Origin of Long-Range Hyperfine Couplings in the EPR Spectra of 2,2,5,5-Tetraethylpyrrolidine-1-oxyls

[Image: see text] Cyclic nitroxides with several bulky alkyl substituents adjacent to the nitroxide group are known to demonstrate a much higher stability to bioreduction than their tetramethyl analogues. Among these so-called “sterically shielded” nitroxides, the pyrrolidine derivatives are the most stable. The EPR spectra of some sterically shielded pyrrolidine-1-oxyls were reported to show one or two large additional doublet splittings with a hyperfine coupling (hfc) constant (ca. 0.2–0.4 mT).
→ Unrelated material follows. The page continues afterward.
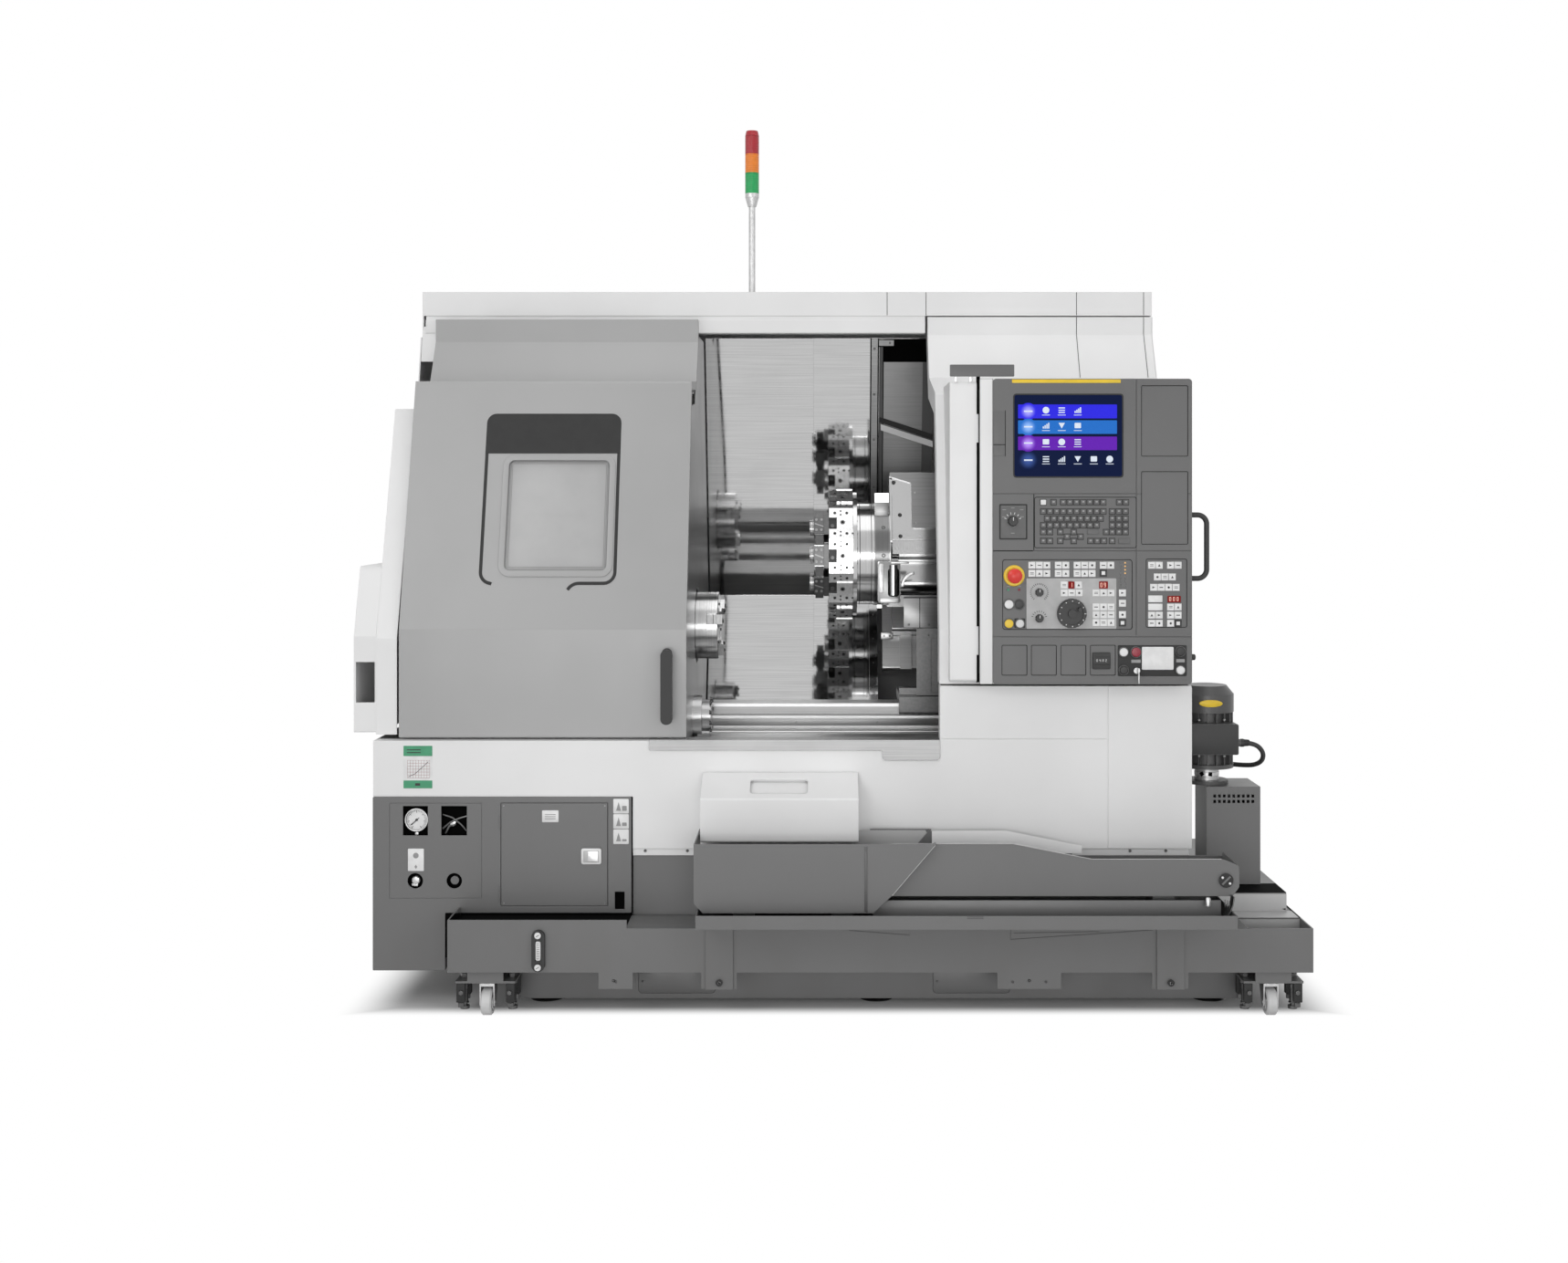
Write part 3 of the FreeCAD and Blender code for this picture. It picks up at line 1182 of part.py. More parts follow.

To determine the origin of these hfc, a series of 2-R-2,5,5-triethyl-3,4-bis(hydroxymethyl)-pyrrolidine-1-oxyls with methylene groups stereospecifically enriched with deuterium were prepared, and their CW EPR spectra were studied. In addition, these nitroxides were investigated using quantum chemical calculations on the UB3LYP/def2-TZVP level and NBO analysis. The apparent constants were assigned to hfc with γ-hydrogen in the side chain, with the contribution of the NBO orbital (β)π*(N–O) to the natural localized molecular orbital (β)σ(C–H) playing the major role. This interaction is efficient if the ethyl substituent is in the pseudoaxial position of the ring and the CH(2)–CH(3) bond is codirected with (parallel to) N–O. The apparent constant a(H) increases with the Boltzmann population of this conformation.